Unless Brussels inserts 24-month sunset clauses, shifts toward evidence-based enforcement, and incentivises voluntary data portability, Europe will lock in incumbents, deter future challengers, and undermine its own promise of freedom. Policymakers must act now to recalibrate the DMA before it gums up the digital landscape and drives innovation and investment elsewhere.
Europe has long prided itself on marrying economic dynamism with a robust social safety net. From the welfare state to ambitious environmental directives, Brussels has demonstrated regulation can foster prosperity without sacrificing fundamental freedoms.
Yet when Brussels shifts from encouraging social innovation to dictating the very architecture of digital platforms, alarm bells should sound. Brussels risks stifling personal and commercial liberties risk in the name of fairness.
The DMA, adopted in November 2022 and enforced in March 2024, imposed rules in advance on a select group of ‘gatekeepers’, requiring giant platforms to eliminate self-preferencing, open interface, and even permit alternative payment systems.
Initial euphoria over consumer protection is giving way to hard questions about innovation, property rights, and Europe’s capacity to attract the very companies it aims to regulate.
A philosophical shift
At its core, the DMA represents a profound philosophical shift. Traditional antitrust law waits for abuse to materialise after harm is demonstrably done to consumers or competitors. In contrast, the DMA prescribes how platforms must be built, effectively appointing bureaucrats in Brussels as digital architects.
The first casualty has been innovation. Gatekeepers such as Meta, Apple, and Alphabet have publicly disclosed that they diverted hundreds of millions of euros into legal teams, engineering task forces, and managerial resources simply to retrofit existing systems for DMA compliance.
Where once internal roadmaps prioritised new features like machine-learning algorithms, augmented-reality tools, and green-energy initiatives, those same roadmaps now await Brussels’ blessing on every API change or interoperability protocol.
Preliminary data suggests average feature rollout times for gatekeepers have slowed by nearly a quarter, as development teams scramble to satisfy dozens of ex ante mandates. In pursuit of a prescriptive, one-size-fits-all approach, Europe risks strangling the very innovation it promised to nurture.
Equally troubling is the DMA’s intrusion on property rights and user privacy. Forcing a company to open proprietary code or redirect users to third-party payment providers amounts to an involuntary surrender of intellectual property. Consider Apple’s formal appeal in April 2025. The company argues mandating sideloading on iPhones will inevitably expose users to unvetted, potentially malicious software.
A retreat from Europe?
In liberal terms, compelling a firm to reveal its ‘secret sauce’ contradicts any notion of voluntary exchange. Consumers may gain the theoretical option to download from alternate app stores, but the practical outcome has been a fractured ecosystem in which smaller developers maintain separate EU-specific codebases just to dodge potential litigation.

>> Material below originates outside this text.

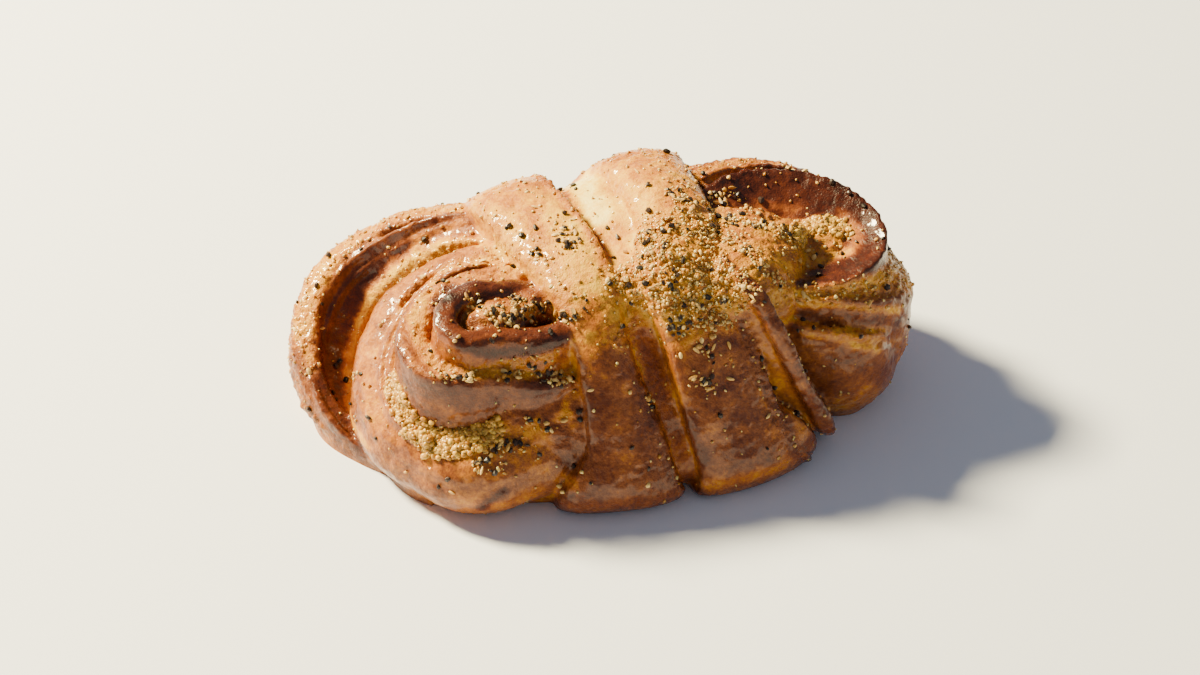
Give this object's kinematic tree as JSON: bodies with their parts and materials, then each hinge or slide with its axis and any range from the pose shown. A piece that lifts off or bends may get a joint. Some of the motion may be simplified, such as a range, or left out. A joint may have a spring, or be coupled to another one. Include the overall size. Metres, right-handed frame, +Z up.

Users now juggle multiple storefronts, each governed by different vetting standards, a paradoxical outcome which undermines both security and genuine choice. Rather than levelling the playing field, the DMA’s property-rights invasion may drive developers and innovators to retreat from Europe entirely, fearing perpetual litigation over code they have no incentive to share.
On the geopolitical stage, the DMA has fuelled a transatlantic rift at precisely the moment when US lawmakers are debating their own antitrust reforms. In early 2025, senior officials in Washington threatened retaliatory tariffs on European goods, particularly high-end automobile exports, if Brussels did not moderate DMA fines against American tech firms.
Such brinkmanship has added a layer of uncertainty for any US ‘gateway’ firm contemplating a relocation or expansion in Europe. Maintaining dual codebases, one for DMA-compliant EU runs and one for less-regulated US markets, now doubles engineering overhead costs. For many companies, the calculus is stark: invest in Southeast Asia or Latin America, where local regulators prefer post hoc enforcement, rather than pour resources into a binary choice between EU and US rules.
As a result, boardrooms are quietly discussing ‘regional hubs’ outside the EU, whether in the UK, Switzerland, or even Dubai, where digital laws remain more flexible. The ambition of making Europe a digital powerhouse is at risk as companies weigh the cost of perpetual DMA audits against the potential for political backlash on both sides of the Atlantic.
What can be done?
If Europe genuinely seeks open, competitive digital markets without repelling the companies it aims to tame, it must reshape the DMA’s rigid structure. First, every ex-ante obligation should carry a sunset clause of 18 to 24 months, after which renewal would depend on clear, updated evidence of consumer harm. This approach would preserve the carrot-and-stick dynamic.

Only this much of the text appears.